The stock market welcomed the Budget with the removal of all Direct Tax Surcharges for Corporates and Non-Corporates to the tune of RS 2,951 crore. The 1.5% reduction in Interest rate for PFs and small savings is expected to reduce the attractiveness of Bank Fixed deposits and equities might attract more funds. Consequently the Banks are expected to bring down their lending rates, which means projects will become less risky and production costs will drop. This should prompt new investments.

Reduction in Tax payable on dividends will bring back debt funds into limelight. The proposal to deduct TDS on income from interest if it exceeeds RS 2,500, will make debt-oriented mutual funds more attractive than Bank deposits. Another positive impact of reduction in tax rate would be an increase in the disposable savings in the hands of the investor.

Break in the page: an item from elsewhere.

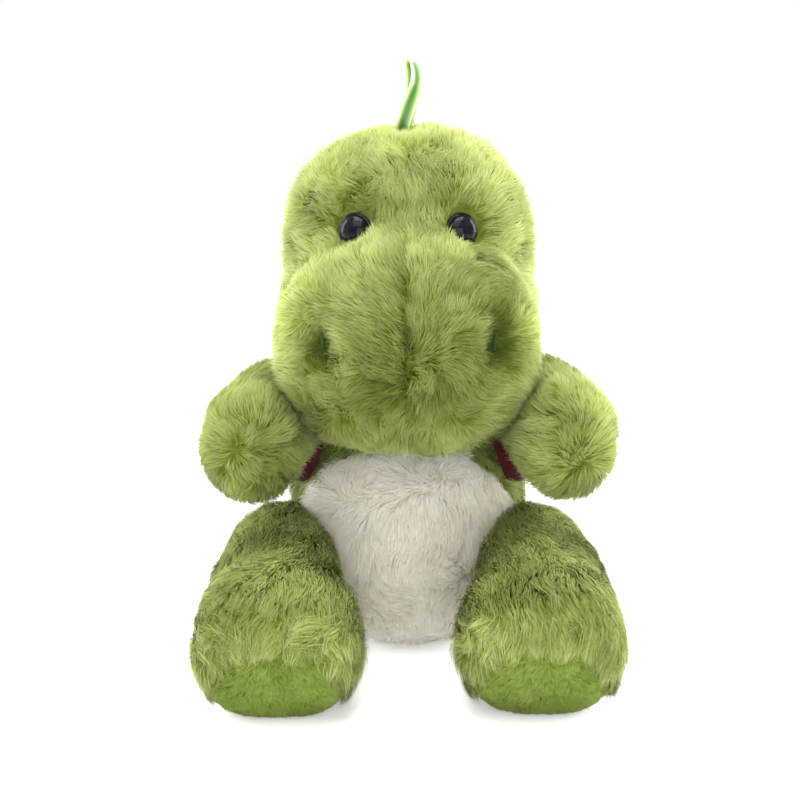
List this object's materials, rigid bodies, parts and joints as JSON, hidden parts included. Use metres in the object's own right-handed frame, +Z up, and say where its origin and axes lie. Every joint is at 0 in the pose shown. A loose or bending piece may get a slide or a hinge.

The housing finance industry has been given a boost by increasing the deduction towards interest payment from RS 1 lakh to RS 1.5 lakh for self-occupied houses. This sector has been earmarked for repeated incentives as the construction industry serves as a catalyst for industries such as cement and steel. The main beneficiaries out of this will be the housing finance institutions.

TOBACCO PRODUCTS

Tobacco Industry has been slapped with a surcharge of 15% on cigarettes to replenish the National Calamity Contingency Fund, following which stocks of tabacco companies like ITC, VST Industries and Godfrey Philips took a beating, and are likely to decline further.

GEMS AND JEWELLERY

The Indian Gems and Jewellery Industry, which is predominantly export-oriented, has got a shot in the arm, by the announcement of a cut in import duty from 35% to 15% on cut and polished gemstones. The Industry can now import gems, use them in jewellery and re-export, thereby adding value through design.

MEDIA

Foreign television channels have finally come into the Indian tax system. Earlier these channels were levied a flat 'deemed profit' tax of 10% of the revenue generated in the country. This will now be replaced by the levy of income tax as applicable to corporates. Foreign broadcasting companies have established Indian companies that sell airtime and outsource production of programs. These Indian companies have always been subjected to normal tax provisions. Their foreign-based principles which do the broadcasting and generate revenues from selling airtime to advertisers will also now come under the same tax regime.

For the film industry the FM has announced a reduction of customs duty on Cinema projectors and other related equipment. This however will benefit only the big producers who import such accessories. The reduction has been effected from 25% to 15% on all imported cinematographic cameras and other film hardware.